When we left off last week, columnist Joe Sobran was suggesting that perhaps “black-mail” could explain the evident tilt toward Israel on the part of the Bush administration.
Blackmail by and against whom Sobran wouldn’t say, but he didn’t have to, not with the rest of the column given over to paranoid ruminations on how, in Sobran’s Bizzaro world, a consortium of all-powerful Zionist Jews and “cowardly and venile gentiles” conspire to keep a resentful but subjugated American media towing a straight and narow pro-Israel line.
None of this is new for Sobran, who never tires of looking for the Jew in the woodpile. This, after all, is a man who’s written that “History is replete with the lesson that a country in which the Jews get the upper hand is in danger,” and that “there are people who are neither fanatic nor stupid nor insane nor mean-spirited who argue that it was never Hitler’s purpose or policy to exterminate the Jews. Maybe not; they are far more informed on the subject than I care to be, and it never surprises me when the Zionist lobby lies or grossly exaggerates…”
Sobran responded to some of the Monitor’s earlier criticisms with a lengthy letter, cordial on its face and even somewhat charming in its candor – as when he owned up to the realization that he “may sound like an unpleasant sorehead” and confessed, “I wish I thought I had more to be grateful for.”
He also lamented, rather cryptically, that if he had a theme song it would probably be “I’ll Never Smile Again,” and added, disarmingly, “I don’t blame you or anyone else who finds me hard to put up with.”
Naturally, Sobran’s letter revolved around the perception of his hostility to Israel. And while he chose not to address the Monitor’s concerns about his feelings toward Jews in general, he showed no such reticence in discussing his attitude toward the Jewish state.
“As for Israel,” he wrote, “I can’t accept its claims. How could I? I’m a Catholic. I don’t think a U.S.-Israeli alliance is good for the U.S., and particularly for any Sobran boys who may wind up in another war. I’m not especially pro-Palestinian; in some ways I admire the Israelis; but mostly I want to stay OUT of their quarrel. As they say, I don’t have a dog in that fight; I just want to protect my own puppies.”
Sounds reasonable enough, no? A concerned father worried for the welfare of his sons, fearful of losing them over something far removed from his sphere of interest and concern.
(The part about his being unable to “accept” Israel’s “claims” because of his being a Catholic, is, however, an entirely false argument: While Catholicism has never embraced the State of Israel with anything approaching the exuberance manifested by Bible-believing Protestants, anybody wishing to could compile a long list of prominent Catholics, living and dead, lay and clergy, who under any criterion would be classified as staunchly supportive of Israel.)

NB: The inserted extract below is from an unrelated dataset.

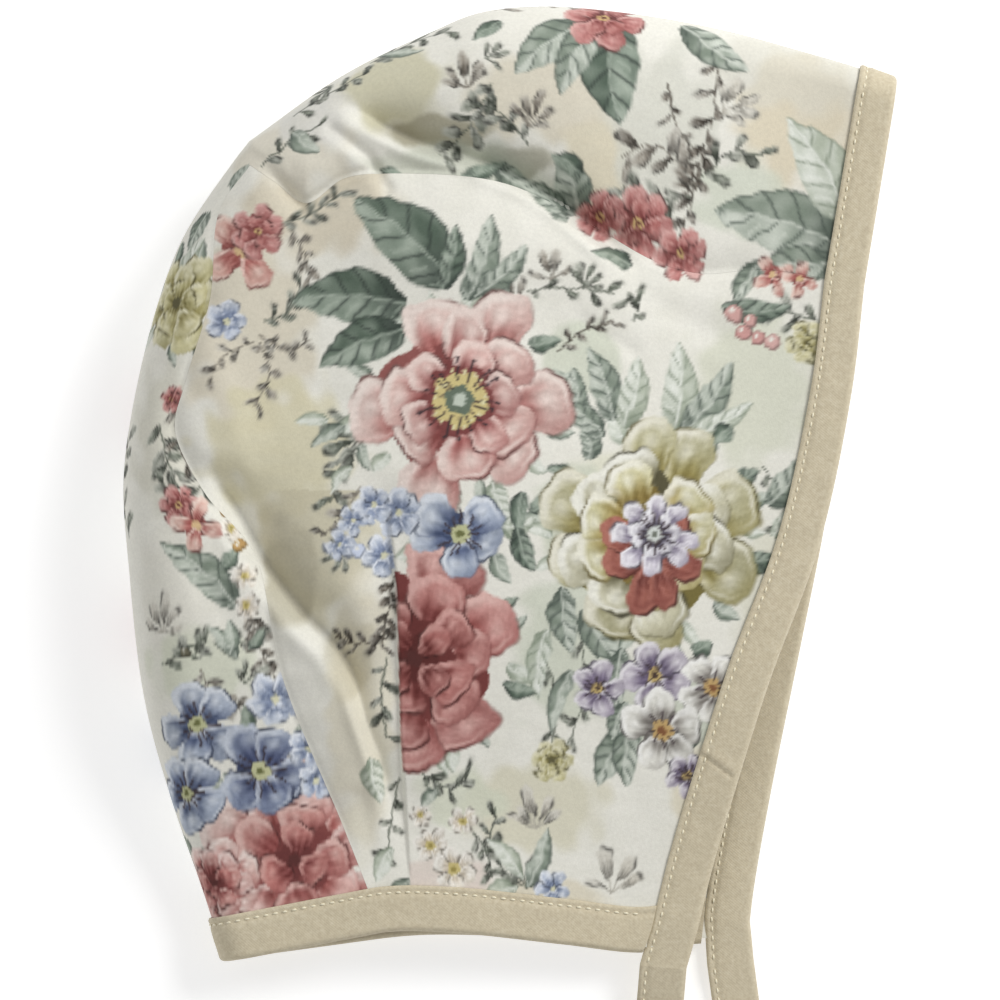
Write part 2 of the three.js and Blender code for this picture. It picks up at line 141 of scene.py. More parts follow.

But Sobran has left enough of a paper trail for any but the dimmest of readers to realize that his animus toward Israel would be just as strong even if had no “puppies” to “protect.” In his letter to the Monitor he tried to cast that animosity as simply part of his greater distrust of all governments, even his own.
“The Israelis’ treatment of the U.S.,” he wrote, “has earned my distrust. Any country billed as ?ally’ should be dealt with warily. We should learn from the way England has inveigled us into fighting its wars. Nothing against the English people, but their government has always played us for suckers.
“To put this all in perspective, I believe – I KNOW – that my worst enemy isn’t the Israeli government, but the U.S. government. It robs me daily, it constantly violates its own Constitution, and it may claim my children’s lives in what it’s pleased to call ‘defense.’ ”
It may well be that Sobran harbors such a frightening degree of alienation living as an American in America, but Israel, the Israeli government, and, yes, Jews in and of themselves, remain his special obsession. He just can’t help himself, as he demonstrated in a recent column on President Bush’s labeling of Iraq, Iran and North Korea as an “axis of evil” in his State of the Union speech – a statement to which Sobran took great umbrage.
The Bush speechwriter responsible for the statement happened to be David Frum, whom Sobran duly described to his readers as “a Canadian Zionist journalist for whom ‘evil’ means ‘enemy of Israel.’ ”
Once again, Sobran found his Jew in the woodpile.